Вечером мы сидели в кафе Дома ученых и пили традиционный кофе. Кажется, никогда за всю свою жизнь я не пил столько кофе, как в те несколько месяцев. Сам граф, теперь уже в облике маскарона, смотрел на нас со стены и ехидно посмеивался.

— Уверен, что старика навестила Ирина.

— Вы думаете, она здесь?

— Не исключено. Прилетел Юрий. Она за ним.

Вдруг граф на стене принялся укоризненно качать головой. Вновь укол в сердце. Мне показалось, что я лечу под стол. Удержала меня рука Флоры.

— Вы побледнели. Скорее домой.

Мы довольно твердо прошли через зал, хотя мне было очень уж плохо. И не я Флору поддерживал, а, скорее, она меня волокла.
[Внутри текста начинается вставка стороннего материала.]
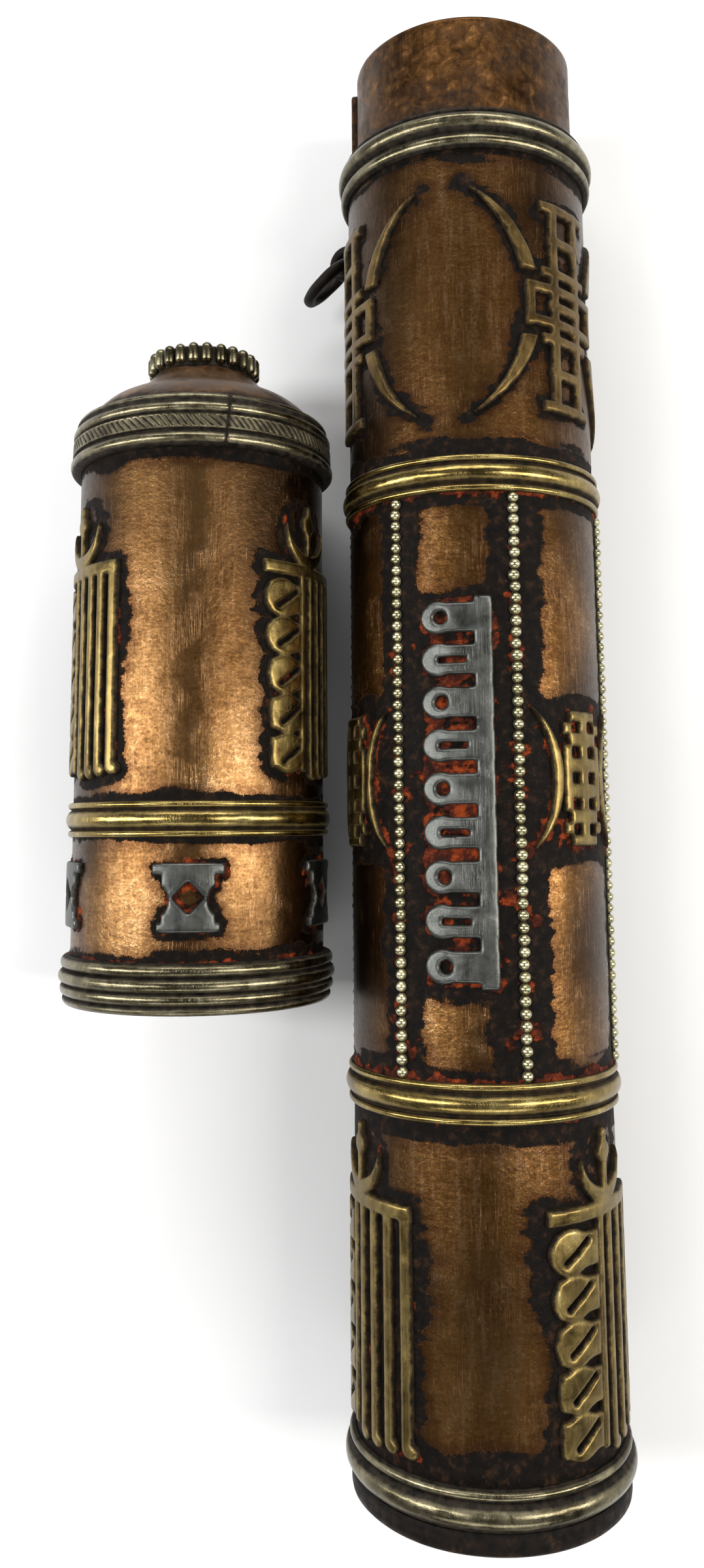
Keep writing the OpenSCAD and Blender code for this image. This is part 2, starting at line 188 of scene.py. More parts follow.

Но со стороны, надеюсь, этого никто не заметил.

Вряд ли я смогу рассказать связно, что было дальше. На корреспондентском пункте я пытался диктовать письма, порывался печатать на машинке. Флора протестовала, отказалась варить кофе. Кончилось все неожиданно — в глазах сначала потемнело, а затем во всем поле зрения запрыгали яркие радужные кружочки, и сердце бешено заколотилось в груди. Я едва сумел дойти до тахты. Наверное, уснул сразу, провалился в нечто. Но это нечто было вовсе не темнотой, а каким-то особым, невиданным мною доселе миром — необычайно ярким и звонким... Помню, что Юра Ильенко, совсем еще юный, вихрастый, какими мы все были когда-то, запел грустные, надрывные «стансы Нерона» из оперы Рубинштейна. Он жаловался на свою жизнь, на непонятость. Он доказывал, что имеет право требовать внимания к себе и к своему голосу. А мне хотелось прервать его и воскликнуть: «Послушай, как ты посмел украсть у Карузо не только тембр, силу голоса, но и его манеру исполнения? Что же выходит? Это не ты поешь, это он поет!» Юра, угадав мои мысли, вдруг перестал петь, что-то написал на клочке бумаги и протянул мне.